Hope that is helpful.

Thanks,
Mike







 






 





Mario

#31
a) The write-back dialog displays an estimate.
b) This is already available in IMatch 2023.5.4, released today.
See also https://www.photools.com/community/index.php/topic,13855.msg97632.html#new

QuoteReally - pretty much any camera today will generate a 25mb+ raw file.... unless your users are only saving jpegs.
Which is why the average is between 5 MB and 50 MB. A Z7 Raw has about 50MB.

mking

>> b) This is already available in IMatch 2023.5.4, released today.
See also https://www.photools.com/community/index.php/topic,13855.msg97632.html#new

Great - thank you for being so responsive.

Mike

mking

OK so tried the new  IMatch 2023.5.4, much faster to start doing the real work... great txs.
However the time estimate still starts in lala land.

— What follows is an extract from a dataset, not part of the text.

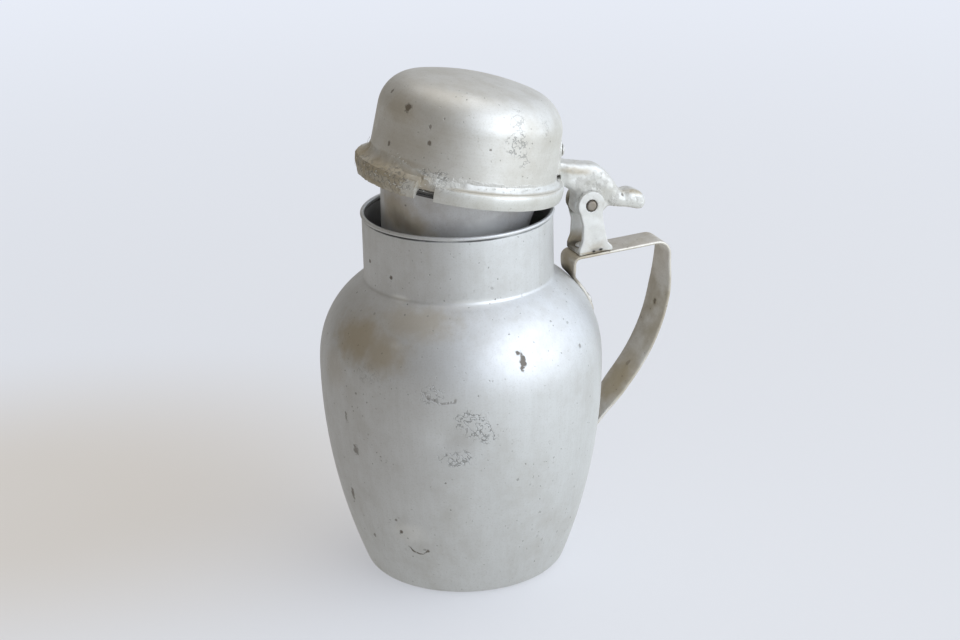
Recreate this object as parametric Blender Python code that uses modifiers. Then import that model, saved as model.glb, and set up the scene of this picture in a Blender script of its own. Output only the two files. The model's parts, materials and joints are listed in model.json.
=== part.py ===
"""Jug-shaped aluminium urine bottle with a strap handle and a hinged, domed lid.

Units are metres and +Z is up. The bottle stands on Z = 0 with the vessel's axis at the origin, and the
handle and the hinge lie on the +X side. The lid's pieces are modelled closed and hang on an empty on the
hinge axis, which is turned by LID_AJAR, so that the lid stands ajar at rest.
"""

from math import acos, asin, atan2, cos, hypot, pi, radians, sin, tan

import bmesh
import bpy
from mathutils import Matrix, Vector

# Clearances
GAP = 0.0003  # between pieces that touch
CUT_MARGIN = 0.004  # how far a cutter runs past what it cuts

# Vessel: a turned shell
BODY_WALL = 0.0012
FOOT_CORNER_RADIUS = 0.0052
FLANK_RADIUS = 0.255  # arc of the side, below the belly
BELLY_RADIUS = 0.063
BELLY_HEIGHT = 0.096
NECK_RADIUS = 0.0419
NECK_BOTTOM = 0.136  # height of the crease between shoulder and neck
NECK_LENGTH = 0.030
SHOULDER_SQUARENESS = 2.3  # 2 is an ellipse, more is squarer
RIM_BEAD_RADIUS = 0.0009

# Handle: one bent strip
STRAP_WIDTH = 0.0156
STRAP_THICKNESS = 0.0014
UPPER_TAB_DROP = 0.0191  # from the riser's foot down to the strip's upper end
RISER_STANDOFF = 0.0106  # from the neck to the upright stretch
HANDLE_TOP_RISE = 0.0010  # from the crease to the top run, at the riser
HANDLE_TOP_SLOPE = radians(3.0)
GRIP_REACH = 0.0370  # from the belly to the far bend
GRIP_LEAN = radians(4.0)  # of the upper grip, from the upright
GRIP_CORNER_DROP = 0.0427  # from the far bend to where the grip's two straight lines would cross
LOWER_TAB_TOP = 0.052
LOWER_TAB_END = 0.033
RISER_BEND_RADIUS = 0.0030
FAR_BEND_RADIUS = 0.0060
GRIP_BEND_RADIUS = 0.083
TAB_BEND_RADIUS = 0.0040

# Hinge
PIN_RADIUS = 0.0025
PIN_END = 0.0006  # that shows outside each ear
PIN_STANDOFF = 0.0189  # from the neck to the pin
PIN_DROP = 0.0051  # from the rim down to the pin
BRACKET_WIDTH = 0.0152
EAR_THICKNESS = 0.0023
EAR_HEAD_RADIUS = 0.0064
FOOT_THICKNESS = 0.0020
FOOT_BACK = 0.0059  # from the pin to the foot's edge on the neck side
FOOT_FRONT = 0.0102
WAIST_BACK = 0.0039
WAIST_FRONT = 0.0061
WAIST_DROP = 0.0095  # from the pin to the waist's middle
FOOT_EDGE_BACK = 0.0025  # height of the foot's upright edges
FOOT_EDGE_FRONT = 0.0017
FLARE_RISE_BACK = 0.0063  # from the foot's underside to where the ears flare out to it
FLARE_RISE_FRONT = 0.0042
FLARE_SPREAD_BACK = 0.0004  # of the flare at that height, from the waist
FLARE_SPREAD_FRONT = 0.0016
FOOT_RIVET_SPACING = 0.0075

# Lid, closed: dome, sleeve and rim band
LID_WALL = 0.0010
LID_SEAT_GAP = 0.0004  # from the rim to the lid at its closed stop
LID_OFFSET = 0.0006  # of the lid's axis from the vessel's, away from the hinge
DOME_INSET = 0.0005  # of the dome's foot from the neck's outside
DOME_TAPER = 0.0010  # between the flange and the corner
DOME_WALL_HEIGHT = 0.0286  # from the rim to the corner's start
DOME_CORNER_RADIUS = 0.0165
DOME_CORNER_ANGLE = radians(75.0)
SLEEVE_CLEARANCE = 0.0055  # from the neck's inside, at the rim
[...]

I ran it with 11,000 files 900GB data, knowing from my other tests that this would definitely take less than 45mins, probably closer to 30mins. Actually took 34mins (SSDs got a bit warm:) .

Initial time estimate presented by IMatch though was 89 hours!  If I didn't know better that would freak me out and I would cancel it. That's where I was when I started this thread.

I think the issue is that the time estimate is based on number of files and time to write the files.
And files do take (based on debug log) 1 - 10+ sec. each to write depending on size.

BUT IMatch is running a lot of simultaneous threads here and so actual real average time is more like 200msec. per file and it takes a few hundred files before the estimate fully accounts for that.

Mario, my suggestion is that you don't put up any time expectation initially until you know you are in the ball park. Not sure how you know when that is, but TBH saying nothing is probably better than info that is out by 170x !

Hope that helps someone.

Happy Holidays.

Mike


Mario

The time display is based on a sliding window of the past n files.
Du to processor utilization, I/O, system activity, variance in file formats and file size, the estimate may vary widely over the duration. Again, writing 100,000 files at once is a very uncommon task. If you write 50 to 1000 files, like most users do, the estimate is much more betterer.